Now into his third full day of being held by the government, the 34-year-old Scarborough man remains locked in his “hotel room” turned cell at the Radisson hotel near Pearson airport. “The bagel is almost as hard as the apple.”
But it’s on par with the ham sandwich dropped outside his ninth-floor room Tuesday.
“They send up four bottles of water a day,” he said.
He’s not on vacation at this hotel. He is being held against his will until he gets clearance by Health Canada to leave. They detained him Sunday night after arriving home from Charlotte, N.C. after not accepting the negative COVID test he paid for in the U.S.
Authorities tested him again and he’s been forced to cool his heels until the results are in.
The 48 hours he was originally told passed by at 10 p.m. Tuesday and he’s not been able to find out when word will come. If for some reason his test comes back positive, he believes he may have to stay there for 14 days.
“But I don’t have any symptoms and I have had a negative test,” he said.
Still, he’s in forced quarantine in a room he’s not permitted to leave, with a guard at the end of the hallway of a hotel that has erected fencing all the way around it and has a security guard on station checking each person who comes on the premises.

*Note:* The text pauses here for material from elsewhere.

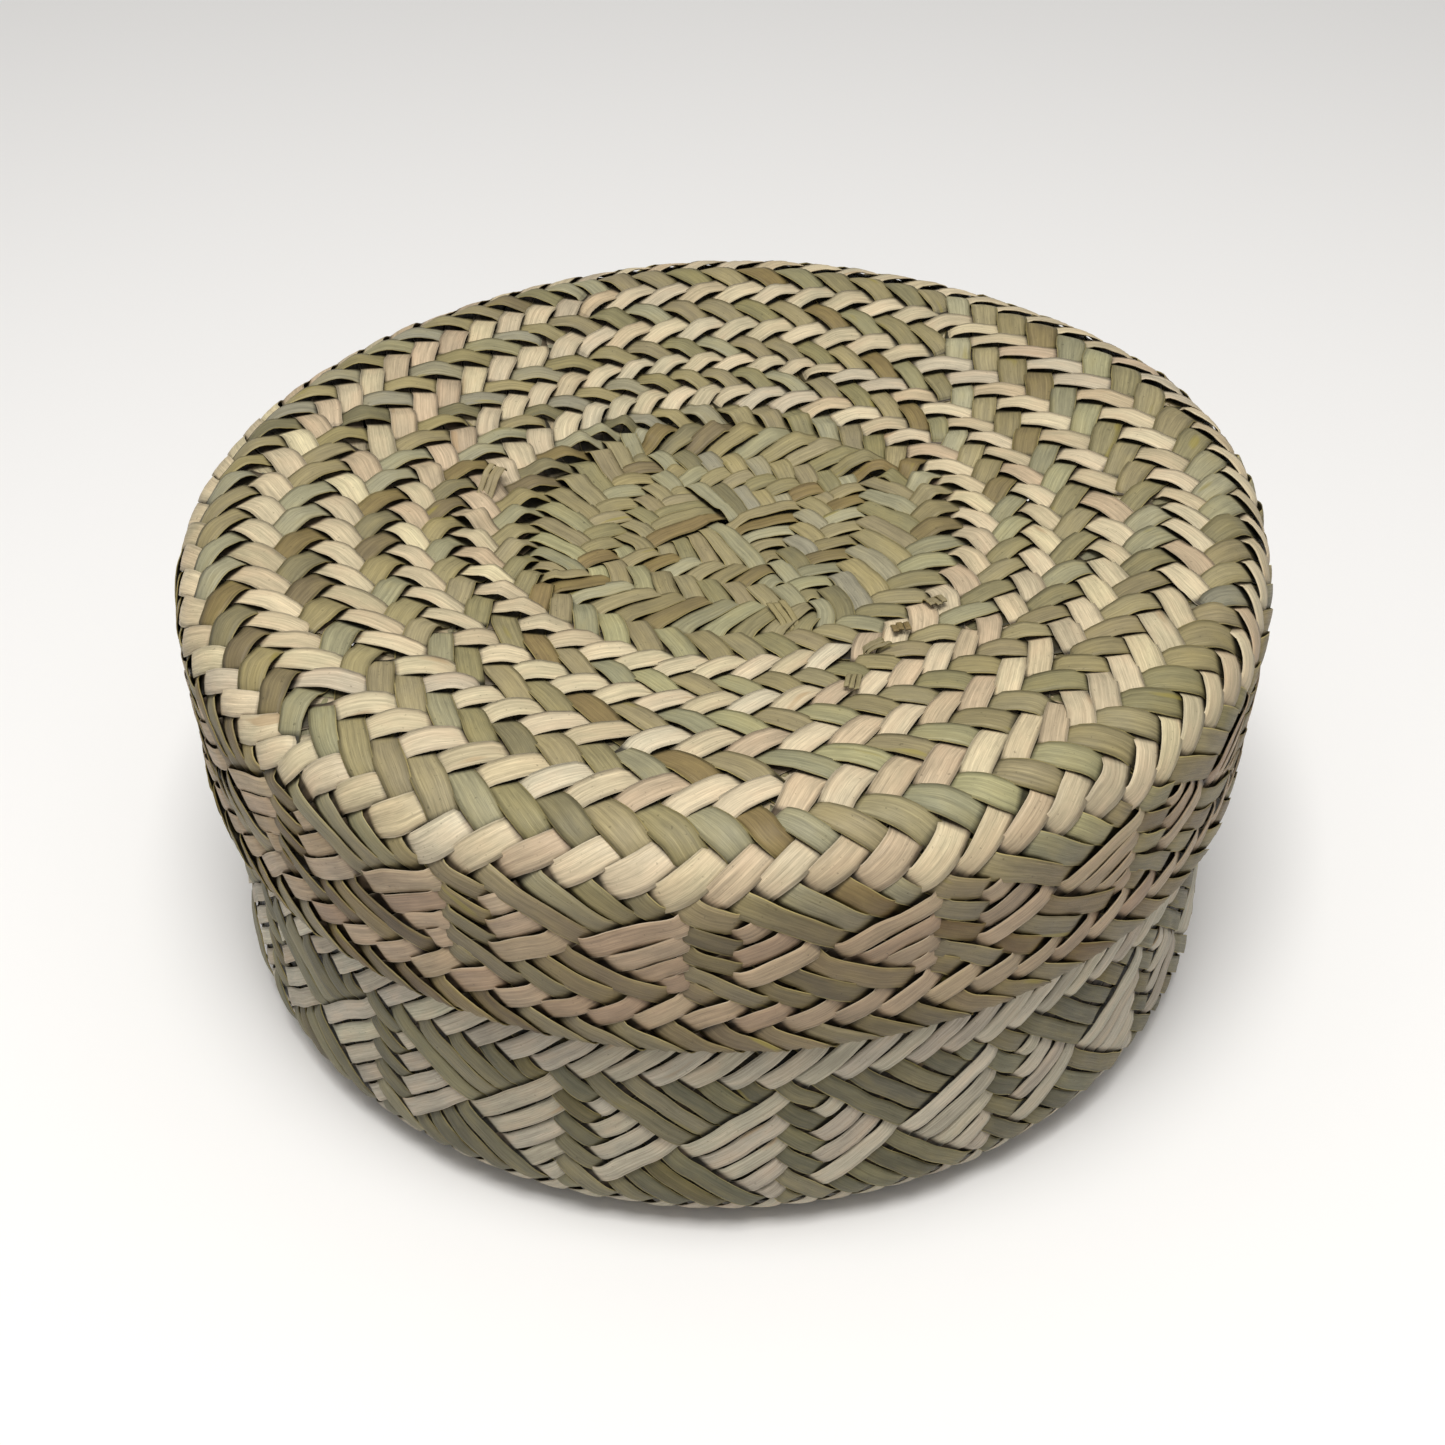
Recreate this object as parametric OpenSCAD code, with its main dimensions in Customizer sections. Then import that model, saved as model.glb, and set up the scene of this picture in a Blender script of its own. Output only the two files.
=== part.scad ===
// Round lidded storage basket, plaited from flat leaf strips in a 2/2 twill.
// Two plaited shells: a base that stands on its floor, and a deep lid that slips over it.
// Each shell is drawn in the stages in which it is plaited: centre mat, bands, turned
// corner, side wall, folded rim, and the strip ends turned back inside.
// Millimetres, +Z up. The origin is on the axis, at the bottom of the base.

/* [Whole basket] */
// Outside diameter at the lid's shoulder, the widest place
lid_d = 280; // [220:1:360]
// Height from the surface it stands on to the top of the closed lid
total_h = 125; // [105:1:180]

/* [Plaiting] */
// Thickness of the plaited wall, two crossing strips with their relief
weave_t = 2.6; // [1.8:0.1:3.2]
// Thickness of the layer of strip ends turned back inside a wall
turn_t = 1.4; // [1:0.1:1.8]
// Radius of the square-plaited mat at the centre of the lid and of the floor
mat_r = 62; // [40:1:75]

/* [Lid] */
// Depth of the dish in the top of the lid, at its centre
dish_depth = 13; // [0:0.5:18]
// Radius at which the dish meets the flat band round the top
dish_r = 110; // [80:1:118]
// Exponent of the dish curve: 2 is a parabola, and lower is steeper near the centre
dish_power = 1.6; // [1.2:0.1:2.5]
// Outer radius of the rounded shoulder
shoulder_r = 16; // [12:0.5:22]
// How far the rim of the lid is below the top of the lid
lid_drop = 58.2; // [45:0.1:80]
// How much smaller the lid's radius is at its rim than at its shoulder
lid_taper = 1.2; // [0:0.1:3]
// How far the strip ends run up inside the skirt
lid_turn_h = 25; // [12:1:34]

/* [Base] */
// Outside diameter of the base wall
base_d = 267; // [205:1:342]
// Outer radius of the rounded corner between the floor and the wall
corner_r = 17; // [8:0.5:24]
// How far the strip ends run down inside the base wall
base_turn_h = 25; // [12:1:60]

/* [Fit] */
// Gap left between the closed lid's shoulder and the rim of the base
rest_gap = 0.4; // [0.3:0.1:1]

/* [Hidden] */
$fn = 180;
arc_steps = 10;
lid_R = lid_d / 2;
base_R = base_d / 2;
rim_r = (weave_t + turn_t) / 2;       // half the thickness of a folded rim
shoulder_c = [lid_R - shoulder_r, total_h - shoulder_r];
corner_c = [base_R - corner_r, corner_r];
lid_rim_R = lid_R - lid_taper;        // outer radius of the lid at its rim
lid_fold_z = total_h - lid_drop + rim_r;
// The base rim sits as high inside the shoulder as the gap allows.
rim_reach = shoulder_r - weave_t - rest_gap - rim_r;
rim_out = base_R - rim_r - shoulder_c[0];
base_fold_z = shoulder_c[1] + sqrt(pow(rim_reach, 2) - pow(rim_out, 2));
lid_green = [0.55, 0.54, 0.42];
lid_cream = [0.86, 0.79, 0.66];
base_green = [0.45, 0.45, 0.36];
base_cream = [0.73, 0.67, 0.57];

// Points of an arc about c, from angle a to angle b.
function arc(c, r, a, b) =
    [for (i = [0:arc_steps]) let (t = a + (b - a) * i / arc_steps) c + r * [cos(t), sin(t)]];

function reversed(list) = [for (i = [len(list) - 1:-1:0]) list[i]];

// Height of the lid's upper face at radius r, inside the shoulder.
function dish_z(r) = total_h - dish_depth * (1 - pow(min(r / dish_r, 1), dish_power));

// Points of the lid's upper face between two radii, lowered by drop.
function dish(from_r, to_r, drop) =
    [for (i = [0:arc_steps])
        let (r = from_r + (to_r - from_r) * i / arc_steps) [r, dish_z(r) - drop]];

// Outer radius of the lid's skirt at height z.
function skirt_R(z) =
    lid_rim_R + lid_taper * (z - lid_fold_z) / (shoulder_c[1] - lid_fold_z);

// A plaited shell: the outer and the inner curve of its section, turned about Z.
module shell(outer, inner) {
    rotate_extrude()
        polygon(concat(outer, reversed(inner)));
}

// A sloping wall between two heights; inset is measured in from the face given by R0 and R1.
module wall(z0, z1, R0, R1, inset, t) {
    shell([[R0 - inset, z0], [R1 - inset, z1]],
          [[R0 - inset - t, z0], [R1 - inset - t, z1]]);
}

// The rounded edge where the strips fold over: up is 1 on the base and -1 on the lid.
module fold(R, z, up) {
    rotate_extrude()
        polygon(arc([R - rim_r, z], rim_r, 0, 180 * up));
}

module lid_centre_mat() {
    color(lid_green)
        shell(dish(0, mat_r, 0), dish(0, mat_r, weave_t));
}

module lid_top_bands() {
    color(lid_cream)
        shell(dish(mat_r, shoulder_c[0], 0), dish(mat_r, shoulder_c[0], weave_t));
}

module lid_shoulder() {
    color(lid_cream)
        shell(arc(shoulder_c, shoulder_r, 90, 0), arc(shoulder_c, shoulder_r - weave_t, 90, 0));
}

module lid_skirt() {
    color(lid_green)
        wall(lid_fold_z, shoulder_c[1], lid_rim_R, lid_R, 0, weave_t);
}

module lid_rim_fold() {
    color(lid_green)
        fold(lid_rim_R, lid_fold_z, -1);
}

module lid_turned_ends() {
    top = lid_fold_z + lid_turn_h;
    color(lid_cream)
        wall(lid_fold_z, top, lid_rim_R, skirt_R(top), weave_t, turn_t);
}

module base_centre_mat() {
    color(base_green)
        cylinder(r = mat_r, h = weave_t);
}

module base_floor_bands() {
    color(base_cream)
        shell([[mat_r, 0], [corner_c[0], 0]], [[mat_r, weave_t], [corner_c[0], weave_t]]);
}

module base_corner() {
    color(base_cream)
        shell(arc(corner_c, corner_r, -90, 0), arc(corner_c, corner_r - weave_t, -90, 0));
}

module base_wall() {
    color(base_green)
        wall(corner_r, base_fold_z, base_R, base_R, 0, weave_t);
}

module base_rim_fold() {
    color(base_green)
        fold(base_R, base_fold_z, 1);
}

module base_turned_ends() {
    color(base_cream)
        wall(base_fold_z - base_turn_h, base_fold_z, base_R, base_R, weave_t, turn_t);
}

lid_centre_mat();
lid_top_bands();
lid_shoulder();
lid_skirt();
lid_rim_fold();
lid_turned_ends();
base_centre_mat();
base_floor_bands();
base_corner();
base_wall();
base_rim_fold();
base_turned_ends();
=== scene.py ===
"""Looks of the lidded leaf basket: every strip is a ribbon that runs over and under in a 2/2 plait.

Each shell is laid out flat first, in millimetres. Its crossings lie in rows round the centre. Each gap
between two crossings of a row gives one crossing of the next row, and where strips are laid in, a gap
gives two. The rows are then wrapped on the section of the shell, from the centre of the top (or floor),
round the shoulder (or corner), along the side, round the folded rim and a little way back inside.
"""
import math
from types import SimpleNamespace

import bpy
import numpy as np
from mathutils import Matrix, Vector


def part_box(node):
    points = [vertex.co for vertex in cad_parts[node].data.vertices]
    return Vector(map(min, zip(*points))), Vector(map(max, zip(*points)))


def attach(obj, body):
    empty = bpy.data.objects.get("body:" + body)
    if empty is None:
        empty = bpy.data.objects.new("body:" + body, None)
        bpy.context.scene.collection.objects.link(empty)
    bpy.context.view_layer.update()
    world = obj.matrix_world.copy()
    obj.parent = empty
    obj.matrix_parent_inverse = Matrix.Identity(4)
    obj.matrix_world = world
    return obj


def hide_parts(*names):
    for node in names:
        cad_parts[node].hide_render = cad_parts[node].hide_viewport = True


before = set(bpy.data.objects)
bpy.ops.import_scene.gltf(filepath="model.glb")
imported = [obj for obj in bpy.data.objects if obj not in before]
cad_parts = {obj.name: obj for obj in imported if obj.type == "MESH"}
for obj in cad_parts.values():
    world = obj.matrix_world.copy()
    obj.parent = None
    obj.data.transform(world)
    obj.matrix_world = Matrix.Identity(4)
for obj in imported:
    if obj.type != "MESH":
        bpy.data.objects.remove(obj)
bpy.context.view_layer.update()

MM = 0.001


# ---- sizes, in millimetres

LOW, HIGH = 0, 1        # corners of a box
X, Z = 0, 2             # its axes


def cad_size(node, corner, axis):
    """Where a CAD node begins or ends."""
    return round(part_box(node)[corner][axis] / MM, 2)


TOP = cad_size("lid_shoulder", HIGH, Z)
LID_R = cad_size("lid_shoulder", HIGH, X)
SHOULDER_R = TOP - cad_size("lid_shoulder", LOW, Z)
LID_RIM_R = cad_size("lid_rim_fold", HIGH, X)
LID_FOLD_Z = cad_size("lid_rim_fold", HIGH, Z)
BASE_R = cad_size("base_wall", HIGH, X)
CORNER_R = cad_size("base_corner", HIGH, Z)
BASE_FOLD_Z = cad_size("base_rim_fold", LOW, Z)
WALL = cad_size("base_centre_mat", HIGH, Z)  # thickness of the plait
DISH_DEPTH = round(TOP - WALL - cad_size("lid_centre_mat", LOW, Z), 2)
DISH_R, DISH_POWER = 110.0, 1.6             # radius and exponent of the CAD's dish curve
INSET = WALL / 2                            # from the outer face to the middle of the plait
FOLD_R = 1.0                                # radius of the folded rim, at the middle of the strips
LID_RIM_S, BASE_RIM_S = 192.3, 244.0        # where each section turns round its rim
LID_RETURN, BASE_RETURN = 30.0, 34.0        # how far it goes on inside, past the ends of the strips


# ---- small helpers

def smooth(x, a, b):
    """0 below a, 1 above b, with an even rise between them."""
    t = np.clip((x - a) / (b - a), 0, 1)
    return t * t * (3 - 2 * t)


def unit_rows(vectors):
    return vectors / np.linalg.norm(vectors, axis=1)[:, None]


def turned(pos, angle):
    """Planar points turned by angle (radians), which may differ from point to point."""
    c, s = np.cos(angle), np.sin(angle)
    return np.stack([pos[:, 0] * c - pos[:, 1] * s, pos[:, 0] * s + pos[:, 1] * c], 1)


def softened(values):
    """The values with each one drawn towards its neighbours."""
    return np.convolve(np.r_[values[0], values, values[-1]], [0.25, 0.5, 0.25], "valid")


def linear_rgb(hex_colour):
    """The linear colour of six hexadecimal digits."""
    c = np.array([int(hex_colour[i:i + 2], 16) for i in (0, 2, 4)], float) / 255
    return np.where(c <= 0.04045, c / 12.92, ((c + 0.055) / 1.055) ** 2.4)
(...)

It’s disturbing that this man is being held captive like this when there is no presented reason nor rationale to do so. He could be allowed to go home and wait for results there in isolation. That he is not permitted to do that is a new, dark chapter for Canadian civil liberties and in the country’s history.
If he was showing signs of COVID-19 there may be a debate on mandated isolation, but he has none. Holding him prisoner is cruel and unusual punishment. There is nowhere else this could happen without police being called. He should be immediately set free as the free citizen he is. No Canadian should be held against their will without a trial or order from a judge.
No Canadian should be forced to pay $2,000 for lodging with such putrid food in non luxury rooms. These are fellow Canadians. They are not criminals. If they were criminals, they would not be treated this way.
Meanwhile, Steve tells me early Wednesday morning there was much more activity going on at the hotel.
“They seem to be getting more people,” he said. “It’s definitely more active outside and inside. I can’t see much, obviously, but it’s a lot more loud and active with shuttles arriving every hour or two.”
He sent us a picture of a bus arriving taken from his window view.
Health Canada has said it will offer comment on this situation Wednesday. What they should do is cease and desist on holding any more people until this form of detention is debated in the House of Commons and Canada’s Charter of Rights and Freedoms are considered. This is not a totalitarian or police state. People have rights here.
If Prime Minister Justin Trudeau wants to have a voluntary holding centre, that could be helpful in stopping coronavirus spread. But forcing healthy people who have provided a test and who display no symptoms is not Canadian.
With bread and water already on the menu, the only thing missing are bars on the doors and windows.